- Exercise directions: Nothing may be dropped or altered: reproduce all the data.
◆ ◆ ◆ ◆ ◆ ◆ ◆
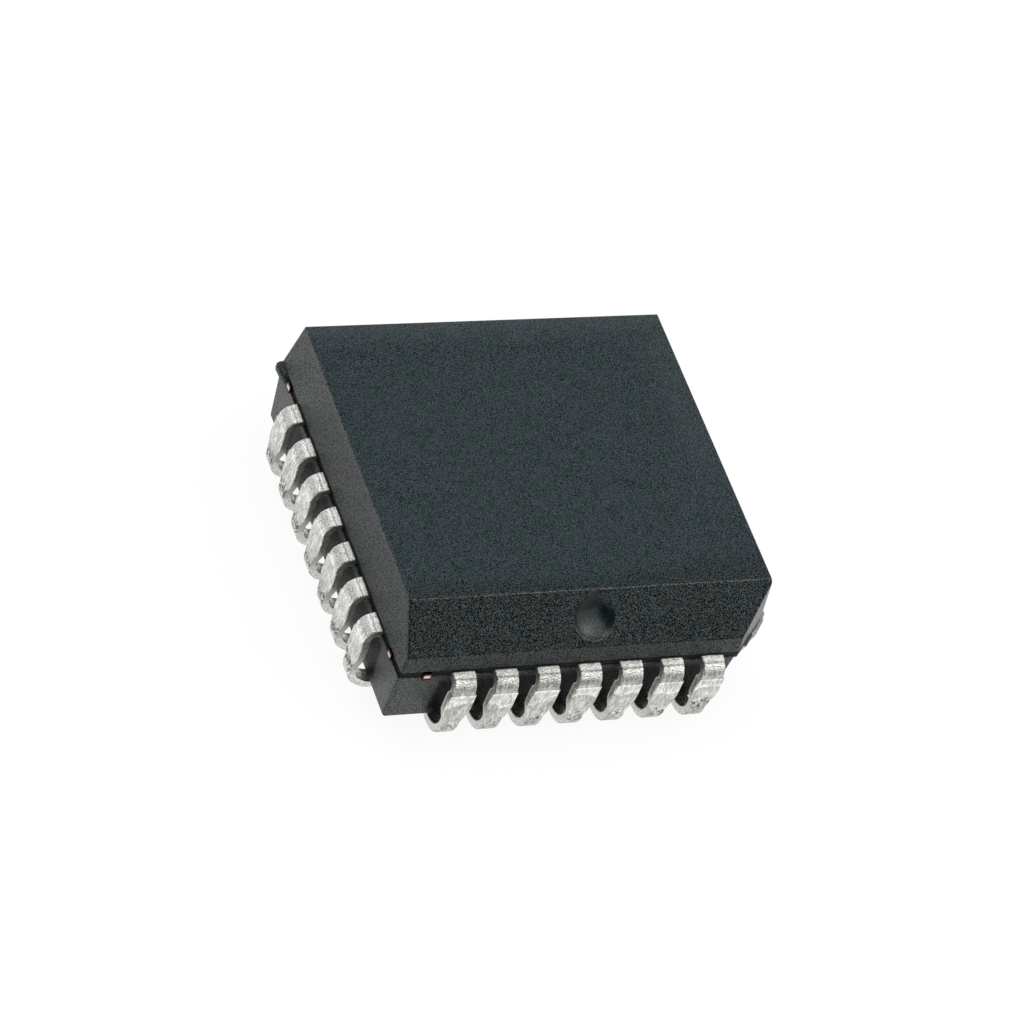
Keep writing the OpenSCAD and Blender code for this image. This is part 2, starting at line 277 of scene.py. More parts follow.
# Patterns of the leads: (stretch across and along the strip, detail, roughness, turn in radians)
STREAKS = ((13.0, 4.0), 3.0, 0.65, 0.0)
LINES = ((10.0, 22.0), 2.0, 0.5, 0.0)
CRYSTALS = ((23.0, 20.0), 2.0, 0.65, 0.0)
BLOTCHES = ((4.0, 2.0), 2.0, 0.5, 0.0)
SCUFFS = ((12.0, 7.0), 3.0, 0.6, 0.5)
SPARKLE = ((36.0, 32.0), 1.0, 0.5, 0.0)
WANDER = ((1.6, 0.5), 1.0, 0.5, 0.0)
SHEARED = ((14.0, 9.0), 3.0, 0.6, 0.0)
# Slow pattern that gives each lead its own value: (scale per millimetre, detail, roughness)
EACH_LEAD = (0.13, 0.0, 0.5)

# How far the finish wanders along the strip, and where the wandering sets in
LEAD_WANDER = 0.14
LEAD_WANDER_FROM = (1.0, 1.9)
WIDTH_WANDER = 0.16
WIDTH_WANDER_FROM = (1.0, 1.2)
BLOTCH_WANDER = 0.006
CREASE_WANDER = 0.01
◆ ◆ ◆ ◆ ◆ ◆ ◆
- Correct response:
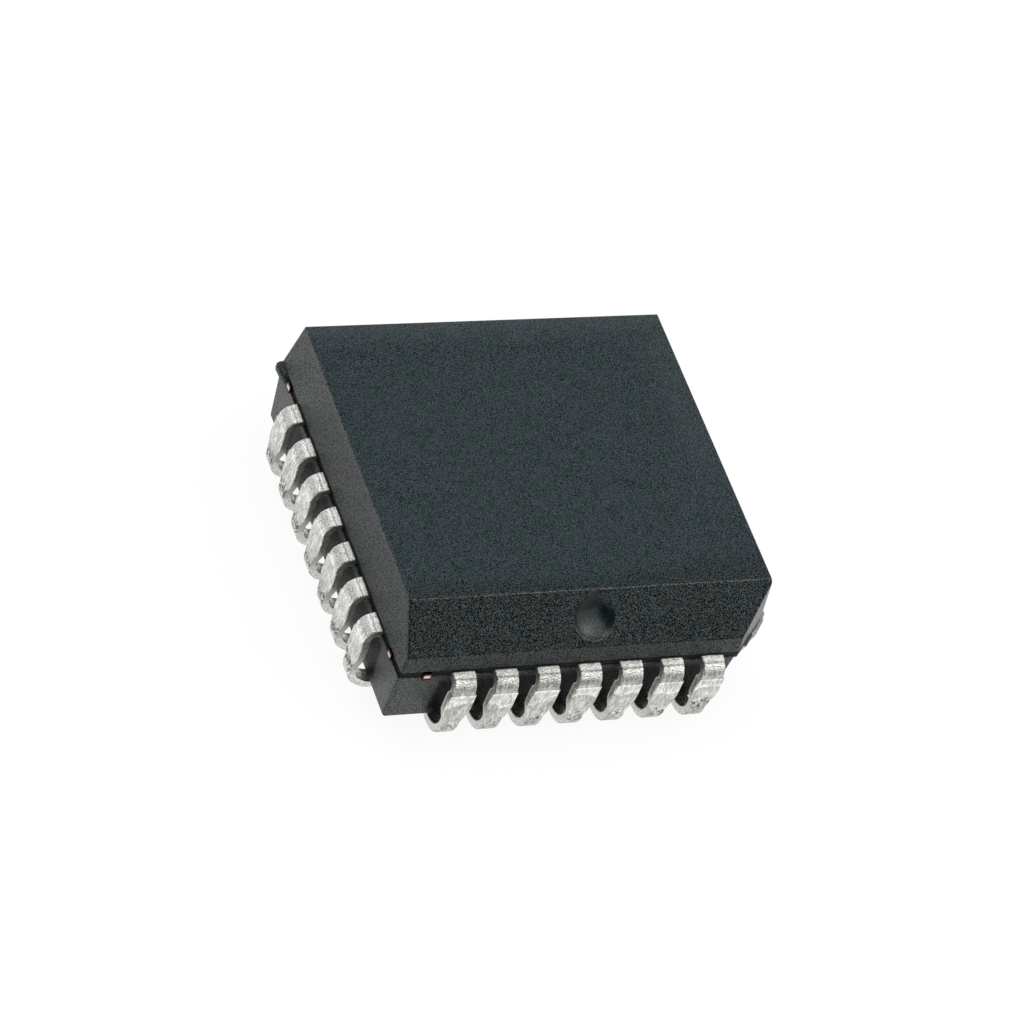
Keep writing the OpenSCAD and Blender code for this image. This is part 2, starting at line 277 of scene.py. More parts follow.
# Patterns of the leads: (stretch across and along the strip, detail, roughness, turn in radians)
STREAKS = ((13.0, 4.0), 3.0, 0.65, 0.0)
LINES = ((10.0, 22.0), 2.0, 0.5, 0.0)
CRYSTALS = ((23.0, 20.0), 2.0, 0.65, 0.0)
BLOTCHES = ((4.0, 2.0), 2.0, 0.5, 0.0)
SCUFFS = ((12.0, 7.0), 3.0, 0.6, 0.5)
SPARKLE = ((36.0, 32.0), 1.0, 0.5, 0.0)
WANDER = ((1.6, 0.5), 1.0, 0.5, 0.0)
SHEARED = ((14.0, 9.0), 3.0, 0.6, 0.0)
# Slow pattern that gives each lead its own value: (scale per millimetre, detail, roughness)
EACH_LEAD = (0.13, 0.0, 0.5)

# How far the finish wanders along the strip, and where the wandering sets in
LEAD_WANDER = 0.14
LEAD_WANDER_FROM = (1.0, 1.9)
WIDTH_WANDER = 0.16
WIDTH_WANDER_FROM = (1.0, 1.2)
BLOTCH_WANDER = 0.006
CREASE_WANDER = 0.01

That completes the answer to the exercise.